Credit: STATEC

On Monday 9 February 2026, Luxembourg’s statistics institute, STATEC, published its updated inflation forecast along with an update on the national consumer price index.

STATEC reported that falling energy prices at the beginning of 2026 have significantly slowed inflation compared with the final quarter of 2025. While favourable base effects linked to energy products had sharply driven up inflation towards the end of last year, the simultaneous decline in electricity and petroleum product prices helped reduce annual inflation to 1.3% in January 2026.

Energy prices are expected to continue exerting downward pressure on inflation over the coming years. Government support measures are projected to lower household electricity tariffs by around 10% in 2026 and a further 7% in 2027, while declining oil and gas prices on international markets are expected to keep petroleum product inflation subdued through to the end of 2027.

Crude oil prices are forecast to fall by 14% in 2026, to around $60 per barrel, followed by a further decline of 6% in 2027, amid global oversupply. In addition, the appreciation of the euro against the US dollar is expected to ease Europe’s oil bill. Falling gas prices on futures markets are also forecast to feed through to Luxembourg’s tariffs, with gas prices projected to decline by 10% in 2026 and 5% in 2027. Overall, energy prices in the Grand Duchy are expected to fall by 6.3% in 2026 and 3.5% in 2027.

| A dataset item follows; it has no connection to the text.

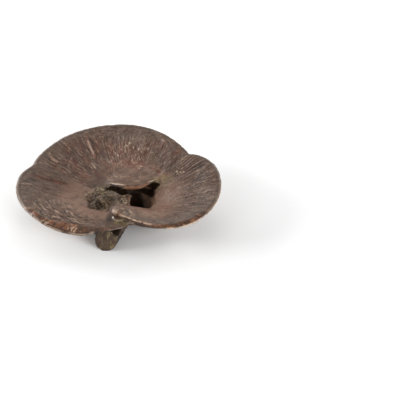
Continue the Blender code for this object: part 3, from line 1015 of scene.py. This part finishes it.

Based on January 2026 projections from Oxford Economics, which underpin STATEC’s forecast, several upward pressures have been incorporated, leading to a revision of the euro area inflation outlook for 2026 from 1.5% to 1.7%. In this context, underlying inflation in Luxembourg is expected to remain elevated in 2026, at 2.2%, driven primarily by rising food prices and persistent service-sector inflation.

Food inflation is projected at 2.8% in 2026, easing to 2.4% in 2027, with unfavourable weather conditions and structural supply-side factors cited as key risks. Service inflation is forecast at 3.1% in 2026 before moderating to 2.8% the following year.

Overall, headline inflation in Luxembourg is forecast at 1.8% for both 2026 and 2027. Under this central scenario, the next wage indexation adjustment would take place in the second quarter of 2026, followed by another adjustment in the third quarter of 2027.

In the high-price scenario for Brent crude, STATEC noted upward risks linked to renewed geopolitical tensions, potential supply disruptions and stronger-than-expected global demand. Under this scenario, Brent prices would rise by 11% in 2026 and by a further 13% in 2027. Conversely, the low-price scenario assumes a persistently oversupplied global market, continued growth in non-OPEC production and weaker demand in a sluggish global macroeconomic environment, compounded by the long-term effects of the energy transition. In this case, Brent prices would fall sharply by 27% in 2026 and by 19% in 2027.

Recent developments also highlight significant asymmetries in gas price risks. Upward pressure could stem from Europe’s low storage levels, reported to be at their lowest seasonal point in several years, combined with tighter supply balances following faster-than-usual winter withdrawals. Additional risks could arise from exceptionally cold weather or new supply disruptions, including potential interruptions to US liquefied natural gas (LNG) production. Europe’s continued reliance on US LNG, which accounted for around 27% of imports in 2025, increases vulnerability to fluctuations in export volumes. In the high scenario, gas prices would rise by 4% in both 2026 and 2027, compared with declines of 10% and 5% respectively in the central scenario. In the low scenario, gas prices would fall by 14% in 2026 and by 10% in 2027.

Alternative inflation scenarios were also outlined, based on historical fluctuations in electricity, gas and Brent crude oil prices. In the high-inflation scenario, inflation would reach 2.5% in 2026 and 2.4% in 2027, resulting in two indexation adjustments: one in the second quarter of 2026 and another one year later. In the low-inflation scenario, with inflation at 1.4% in both years, only one indexation adjustment would occur, in the third quarter of 2026.